Opini

Pasar dan Tempat Ibadah

Jum, 29 Mei 2020 | 03:02 WIB

Pasar dan Tempat Ibadah

Sederhana kok. Tetapi banyak orang tidak mau paham. Ini masalahnya.

Saya heran dengan orang yang teriak-teriak, membandingkan pasar (modern atau tradisional) dengan tempat ibadah. "Kenapa pasar dibuka, sementara tempat ibadah masih ditutup?"

Padahal, faktanya, dalam fase new normal semua dipertimbangkan untuk dibuka. Hanya saja masyarakat diminta untuk mengubah gaya hidup sesuai dengan protokol kesehatan.

Selain itu, ada yang harus dipahami dengan baik dan jernih. Pasar merupakan roda ekonomi paling mendasar. Tanpa pasar, masyarakat bisa kolaps. Sedangkan tempat ibadah adalah tempat masyarakat beribadah. Tidak di tempat ibadah pun masyarakat tetap dapat beribadah di rumah.

Sederhana kok. Tetapi banyak orang tidak mau paham. Ini masalahnya.

Andaikan pasar (baik modern atau tradisional) dibuka dan tempat ibadah masih ditutup.
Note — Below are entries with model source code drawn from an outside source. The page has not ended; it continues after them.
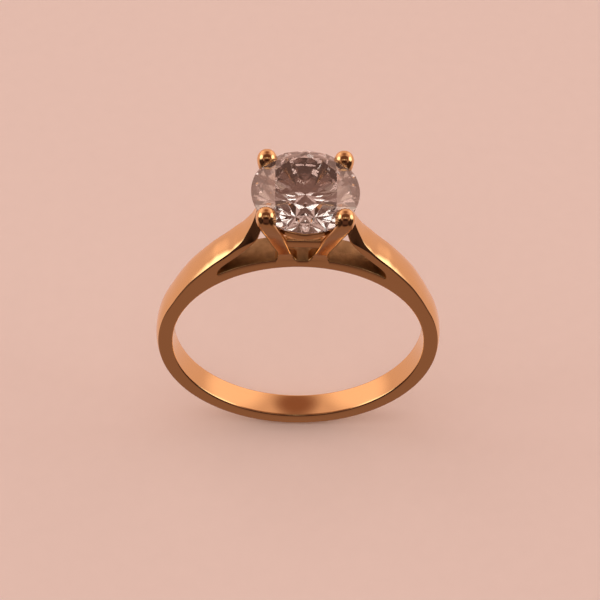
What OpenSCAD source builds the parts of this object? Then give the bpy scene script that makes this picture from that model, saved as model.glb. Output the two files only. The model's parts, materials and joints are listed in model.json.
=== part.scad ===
// Four-claw cathedral solitaire ring in yellow gold, with a round brilliant stone.
// Millimetres. Origin at the centre of the finger hole, +Y along the finger,
// +Z from the finger hole up to the stone, +X to the right shoulder.

/* [Band] */
// inside diameter of the finger hole
finger_d = 16.5; // [15:0.1:20]
// thickness of the band at its edge
band_t = 0.95; // [0.85:0.01:1.05]
// extra height of the band's crown along its middle
band_crown = 0.2; // [0.1:0.01:0.25]
// width of the band opposite the stone
band_w_bottom = 1.75; // [1.6:0.05:2]
// width of the band at the shoulders and of the finger rail
band_w_top = 2; // [1.9:0.05:2.2]
// thickness of the flat rail under the head
rail_t = 0.8; // [0.75:0.01:0.85]

/* [Head] */
// height of the girdle above the top of the finger hole
girdle_lift = 6; // [5.85:0.05:6.2]
// outside radius of the gallery ring
gallery_r = 2.45; // [2.35:0.01:2.55]
// width of one claw across its face
claw_w = 0.95; // [0.85:0.01:1.05]
// depth of one claw from its outer face to its inner face
claw_d = 0.84; // [0.75:0.01:0.9]

/* [Stone] */
// diameter of the stone at its girdle
stone_d = 6.5; // [6.2:0.05:6.7]
// width of the table across its corners, as a part of the diameter
table_ratio = 0.61; // [0.55:0.01:0.64]
// angle of the main crown facets to the girdle
crown_angle = 34.5; // [32:0.5:36]
// angle of the main pavilion facets to the girdle
pavilion_angle = 40.8; // [40:0.1:41.5]

/* [Hidden] */

// colours of polished 18 ct yellow gold and of a colourless stone
gold = [0.88, 0.62, 0.36];
gem = [0.86, 0.84, 0.88];

// facets of a full turn
round_fn = 128;

// finger hole, and how far it is from the size the shoulders are drawn at
hole_r = finger_d / 2;
drawn_hole_r = 8.25;
grow = hole_r - drawn_hole_r;

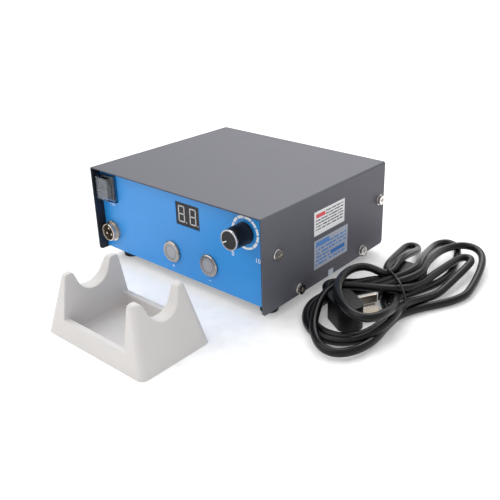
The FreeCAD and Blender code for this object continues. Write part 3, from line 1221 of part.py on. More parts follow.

Logikanya pakai qiyas awlawi: kalau di tempat ibadah saja tidak boleh berkerumun, apalagi (berkerumun) di pasar.

Tetapi bukankah pasar adalah kebutuhan? Tanpa pasar tidak ada proses ekonomi (jual-beli). Maka itu orang harus ke pasar. Inilah yang dimaksud darurat. Terpaksa harus ke pasar, dan harus menaati protokol kesehatan.

Jika Anda paham ushul fiqih, Anda bisa menggunakan qiyas awlawi (yaitu “apalagi”) seperti dijelaskan di atas. Sama dengan hukum memukul orang tua.
 
Dalam Al-Qur'an tidak ada ayat yang melarang memukul orang tua. Yang ada adalah ayat yang melarang berkata kasar dan membentak orang tua. Jika berkata kasar dan membentak saja dilarang, apalagi memukul orang tua. 

Sekali lagi, ini namanya qiyas awlawi.

Meski pasar sudah dibuka, kalau tidak ada kebutuhan mendesak, ya jangan ke pasar. Simpel kan?